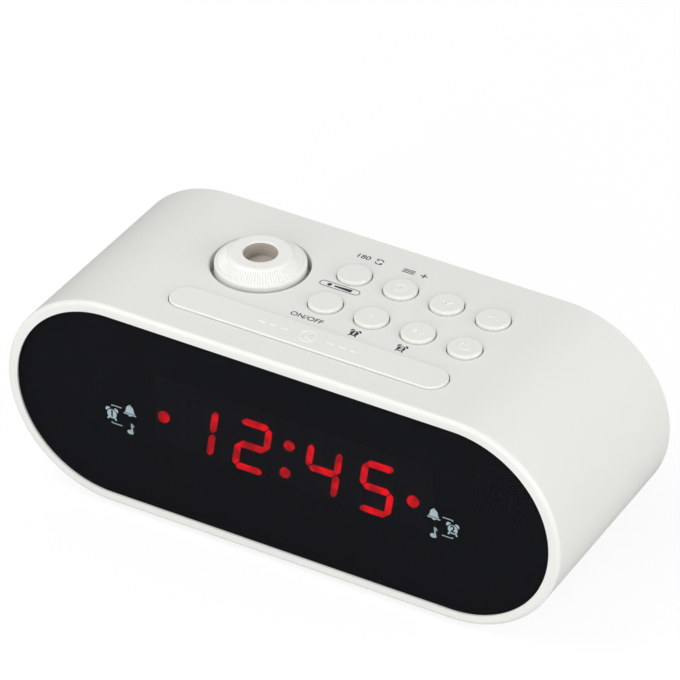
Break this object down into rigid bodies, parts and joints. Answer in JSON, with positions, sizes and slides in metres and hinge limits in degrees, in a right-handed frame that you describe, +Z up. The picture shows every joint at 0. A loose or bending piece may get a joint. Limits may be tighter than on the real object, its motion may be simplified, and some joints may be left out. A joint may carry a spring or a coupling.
{
  "type": "projection alarm clock",
  "caption": "Low bedside clock with round ends, a smoked display window, push buttons, a snooze bar and a turning projector dome on top",
  "frame": {"origin": "on the surface the clock stands on, under the middle of the casing", "axes": "+X to the right as seen from the front, +Y to the back, +Z up"},
  "size_m": [0.1578, 0.0604, 0.0647],
  "materials": {
    "casing": "satin off-white moulded plastic",
    "cover": "fine matt off-white moulded plastic",
    "window": "polished smoked acrylic",
    "gasket": "thin foam tape",
    "keys": "satin off-white moulded plastic",
    "dome": "satin white moulded plastic with moulded finger ridges",
    "barrel": "matt grey-brown moulded plastic",
    "lens": "clear moulded lens",
    "tube": "matt black moulded plastic",
    "slide": "liquid crystal glass",
    "lamp": "clear red lamp body",
    "steel": "zinc-plated steel",
    "cell": "plain stainless steel",
    "rubber": "dark grey rubber",
    "switch": "black moulded plastic",
    "plunger": "brown moulded plastic",
    "board": "green lacquered circuit board",
    "digits": "glowing red diffuser",
    "digits_off": "unlit red diffuser",
    "display": "black display face",
    "cans": "sleeved aluminium cans",
    "iron": "varnished iron sheets",
    "winding": "yellow taped copper winding",
    "basket": "black painted steel basket",
    "cone": "black paper cone",
    "magnet": "ferrite magnet"
  },
  "bodies": {
    "casing": {"main_shell": "casing", "rear_cover": "cover", "front_window": "window", "window_gasket": "gasket", "condenser_lens": "lens", "projector_tube": "tube", "lamp_spacer": "tube", "image_slide": "slide", "projector_lamp": "lamp", "rear_screws": "steel", "inner_screws": "steel", "cell_contacts": "steel", "transformer_strap": "steel", "rubber_feet": "rubber", "cord_bush": "rubber", "aerial_grommet": "rubber", "key_switches": "switch", "board_chips": "switch", "cell_holder": "switch", "key_board": "board", "display_board": "board", "main_board": "board", "lamp_board": "board", "strokes_lit": "digits", "colon_dots": "digits", "alarm_dots": "digits", "strokes_dark": "digits_off", "display_module": "display", "capacitors": "cans", "transformer_core": "iron", "transformer_coil": "winding", "speaker_frame": "basket", "speaker_cone": "cone", "speaker_magnet": "magnet"},
    "snooze": {"snooze_bar": "keys", "plunger_snooze": "plunger"},
    "dome": {"focus_ring": "dome"},
    "barrel": {"lens_barrel": "barrel", "focus_pins": "steel", "projection_lens": "lens"},
    "tray": {"cell_tray": "cover", "coin_cell": "cell"},
    "key_flip": {"button_flip": "keys", "plunger_flip": "plunger"},
    "key_memory": {"button_memory": "keys", "plunger_memory": "plunger"},
    "key_down": {"button_down": "keys", "plunger_down": "plunger"},
    "key_up": {"button_up": "keys", "plunger_up": "plunger"},
    "key_projection": {"button_projection": "keys", "plunger_projection": "plunger"},
    "key_alarm_one": {"button_alarm_one": "keys", "plunger_alarm_one": "plunger"},
    "key_alarm_two": {"button_alarm_two": "keys", "plunger_alarm_two": "plunger"},
    "key_power": {"button_power": "keys", "plunger_power": "plunger"}
  },
  "joints": [
    {"name": "focus_turn", "type": "hinge", "parent": "casing", "child": "dome", "pos_m": [-0.0257, 0.0058, 0.062], "axis": [0, 0, 1], "range_deg": [-60, 60]},
    {"name": "barrel_slide", "type": "slide", "parent": "casing", "child": "barrel", "axis": [0, 0, 1], "range_m": [-0.00151, 0.00151]},
    {"name": "tray_pull", "type": "slide", "parent": "casing", "child": "tray", "axis": [0, 1, 0], "range_m": [0, 0.024]},
    {"name": "snooze_press", "type": "slide", "parent": "casing", "child": "snooze", "axis": [0, 0, -1], "range_m": [0, 0.0005], "stiffness_N_per_m": 1500},
    {"name": "flip_press", "type": "slide", "parent": "casing", "child": "key_flip", "axis": [0, 0, -1], "range_m": [0, 0.0005], "stiffness_N_per_m": 1500},
    {"name": "memory_press", "type": "slide", "parent": "casing", "child": "key_memory", "axis": [0, 0, -1], "range_m": [0, 0.0005], "stiffness_N_per_m": 1500},
    {"name": "down_press", "type": "slide", "parent": "casing", "child": "key_down", "axis": [0, 0, -1], "range_m": [0, 0.0005], "stiffness_N_per_m": 1500},
    {"name": "up_press", "type": "slide", "parent": "casing", "child": "key_up", "axis": [0, 0, -1], "range_m": [0, 0.0005], "stiffness_N_per_m": 1500},
    {"name": "projection_press", "type": "slide", "parent": "casing", "child": "key_projection", "axis": [0, 0, -1], "range_m": [0, 0.0005], "stiffness_N_per_m": 1500},
    {"name": "alarm_one_press", "type": "slide", "parent": "casing", "child": "key_alarm_one", "axis": [0, 0, -1], "range_m": [0, 0.0005], "stiffness_N_per_m": 1500},
    {"name": "alarm_two_press", "type": "slide", "parent": "casing", "child": "key_alarm_two", "axis": [0, 0, -1], "range_m": [0, 0.0005], "stiffness_N_per_m": 1500},
    {"name": "power_press", "type": "slide", "parent": "casing", "child": "key_power", "axis": [0, 0, -1], "range_m": [0, 0.0005], "stiffness_N_per_m": 1500}
  ],
  "couplings": [
    {"joint": "barrel_slide", "follows": "focus_turn", "m_per_rad": -0.0014324}
  ]
}
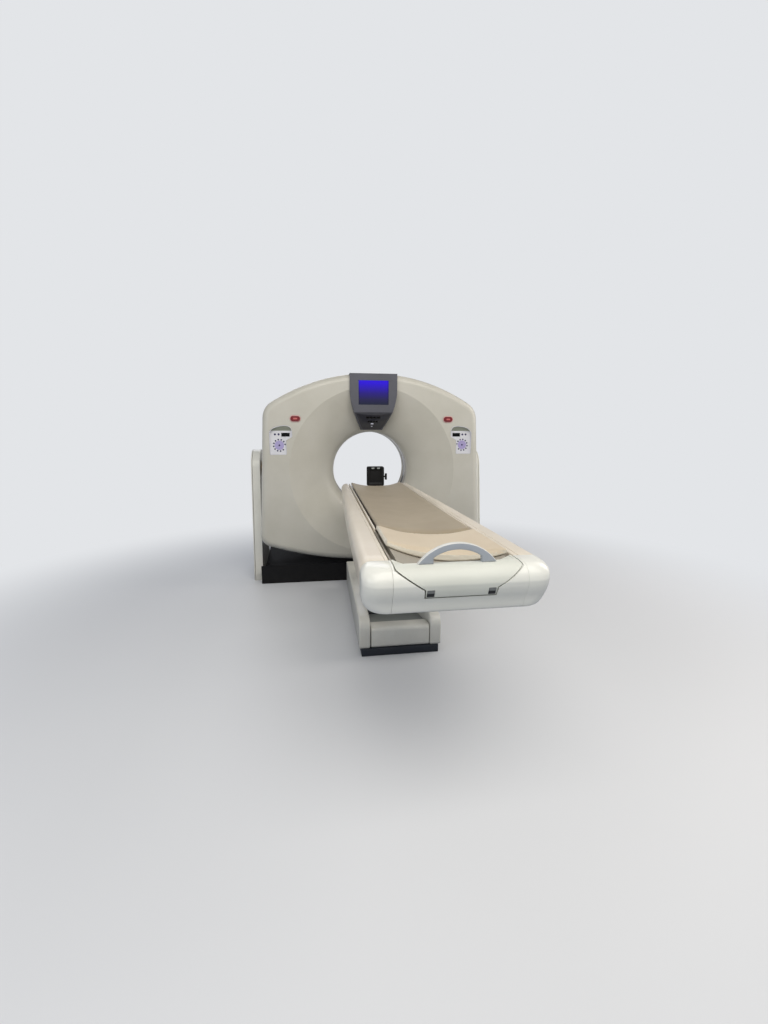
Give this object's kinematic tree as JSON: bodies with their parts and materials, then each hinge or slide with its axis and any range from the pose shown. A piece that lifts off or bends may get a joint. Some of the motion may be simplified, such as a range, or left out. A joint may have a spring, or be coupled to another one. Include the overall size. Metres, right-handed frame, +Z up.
{
  "type": "ct scanner",
  "caption": "Medical CT scanner: round tilting gantry with flared bore and display, and a patient table with parallel lift and sliding cradle.",
  "frame": {"origin": "on the floor under the scan centre, at mid depth of the gantry", "axes": "+Z up, +Y from the patient table through the bore, +X to the right seen from the table end"},
  "size_m": [2.222, 3.542, 1.887],
  "materials": {
    "cover_paint": "satin painted moulded cover",
    "rail_paint": "satin painted table cover",
    "base_black": "matt black powder coat",
    "plinth_slate": "matt slate powder coat",
    "frame_paint": "grey painted steel",
    "hood_grey": "light grey moulded plastic",
    "shield_grey": "grey moulded display surround",
    "fascia_dark": "dark smoked trim",
    "lamp_black": "gloss black windows",
    "screen": "lit blue screen",
    "panel_pale": "pale membrane panel",
    "key_purple": "printed membrane keys",
    "stop_ring": "pale pink surround",
    "stop_red": "red button",
    "liner": "moulded bore liner",
    "window_film": "scan window film",
    "steel": "machined steel",
    "bronze": "bearing bronze",
    "lead_paint": "enamelled tube housing",
    "detector": "detector casing",
    "slip_brass": "slip ring tracks",
    "cradle_carbon": "carbon fibre cradle",
    "pad_beige": "coated mattress cover",
    "pad_cream": "coated foot pad cover",
    "handle_grey": "grey moulded handle",
    "clamp_black": "black moulded clamp"
  },
  "bodies": {
    "stand": {"gantry_base": "base_black", "column_left": "rail_paint", "column_right": "rail_paint", "column_cap_left": "rail_paint", "column_cap_right": "rail_paint", "trunnion_bush_left": "bronze", "trunnion_bush_right": "bronze", "table_plinth": "plinth_slate", "base_frame": "frame_paint", "cheek_left": "rail_paint", "cheek_right": "rail_paint", "base_end_cover": "rail_paint", "base_hood": "hood_grey", "base_pins": "steel"},
    "gantry": {"tilt_frame": "frame_paint", "front_cover": "cover_paint", "rear_cover": "cover_paint", "side_cover_left": "cover_paint", "side_cover_right": "cover_paint", "bore_liner": "liner", "scan_window": "window_film", "display_housing": "shield_grey", "display_screen": "screen", "display_fascia": "fascia_dark", "display_lamps": "lamp_black", "control_panel_left": "panel_pale", "control_panel_right": "panel_pale", "readouts": "lamp_black", "keypads": "key_purple", "stop_rings": "stop_ring", "bearing_outer": "steel"},
    "rotor": {"rotor_drum": "frame_paint", "bearing_inner": "steel", "xray_tube": "lead_paint", "collimator": "base_black", "detector_array": "detector", "hv_generator": "lead_paint", "heat_exchanger": "frame_paint", "counterweight": "base_black", "slip_ring": "slip_brass"},
    "stop_left": {"stop_button_left": "stop_red"},
    "stop_right": {"stop_button_right": "stop_red"},
    "rear_arm": {"lift_arm_rear": "frame_paint"},
    "front_arm": {"lift_arm_front": "frame_paint"},
    "table_top": {"top_frame": "frame_paint", "under_pan": "rail_paint", "side_rail_left": "rail_paint", "side_rail_right": "rail_paint", "bezel_centre": "rail_paint", "bezel_left": "rail_paint", "bezel_right": "rail_paint", "top_pins": "steel", "cradle_track": "steel"},
    "cradle": {"cradle_shell": "cradle_carbon", "mattress": "pad_beige", "foot_pad": "pad_cream", "cradle_end_cap": "rail_paint", "pull_handle": "handle_grey", "head_clamp": "clamp_black"},
    "knob": {"clamp_knob": "clamp_black"}
  },
  "joints": [
    {"name": "gantry_tilt", "type": "hinge", "parent": "stand", "child": "gantry", "pos_m": [0, 0, 1.031], "axis": [1, 0, 0], "range_deg": [-30, 30]},
    {"name": "rotor_spin", "type": "hinge", "parent": "gantry", "child": "rotor", "pos_m": [0, 0, 1.031], "axis": [0, 1, 0], "continuous": true},
    {"name": "stop_left_press", "type": "slide", "parent": "gantry", "child": "stop_left", "axis": [0, 1, 0], "range_m": [0, 0.004], "stiffness_N_per_m": 1500},
    {"name": "stop_right_press", "type": "slide", "parent": "gantry", "child": "stop_right", "axis": [0, 1, 0], "range_m": [0, 0.004], "stiffness_N_per_m": 1500},
    {"name": "table_lift", "type": "hinge", "parent": "stand", "child": "rear_arm", "pos_m": [0, -1.35, 0.16], "axis": [-1, 0, 0], "range_deg": [-43.5, 0]},
    {"name": "front_arm_swing", "type": "hinge", "parent": "stand", "child": "front_arm", "pos_m": [0, -0.9, 0.16], "axis": [-1, 0, 0], "range_deg": [-43.5, 0]},
    {"name": "table_level", "type": "hinge", "parent": "rear_arm", "child": "table_top", "pos_m": [0, -1.8014, 0.80467], "axis": [-1, 0, 0], "range_deg": [0, 43.5]},
    {"name": "cradle_slide", "type": "slide", "parent": "table_top", "child": "cradle", "axis": [0, 1, 0], "range_m": [0, 1.7]},
    {"name": "knob_turn", "type": "hinge", "parent": "cradle", "child": "knob", "pos_m": [0.06, -0.688, 1.008], "axis": [1, 0, 0], "range_deg": [-180, 180]}
  ],
  "couplings": [
    {"joint": "front_arm_swing", "follows": "table_lift", "ratio": 1},
    {"joint": "table_level", "follows": "table_lift", "ratio": -1}
  ]
}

==============================

# The task
Gather all lines from the records above in which "this" appears.

# Task answer
Break this object down into rigid bodies, parts and joints. Answer in JSON, with positions, sizes and slides in metres and hinge limits in degrees, in a right-handed frame that you describe, +Z up. The picture shows every joint at 0. A loose or bending piece may get a joint. Limits may be tighter than on the real object, its motion may be simplified, and some joints may be left out. A joint may carry a spring or a coupling.
Give this object's kinematic tree as JSON: bodies with their parts and materials, then each hinge or slide with its axis and any range from the pose shown. A piece that lifts off or bends may get a joint. Some of the motion may be simplified, such as a range, or left out. A joint may have a spring, or be coupled to another one. Include the overall size. Metres, right-handed frame, +Z up.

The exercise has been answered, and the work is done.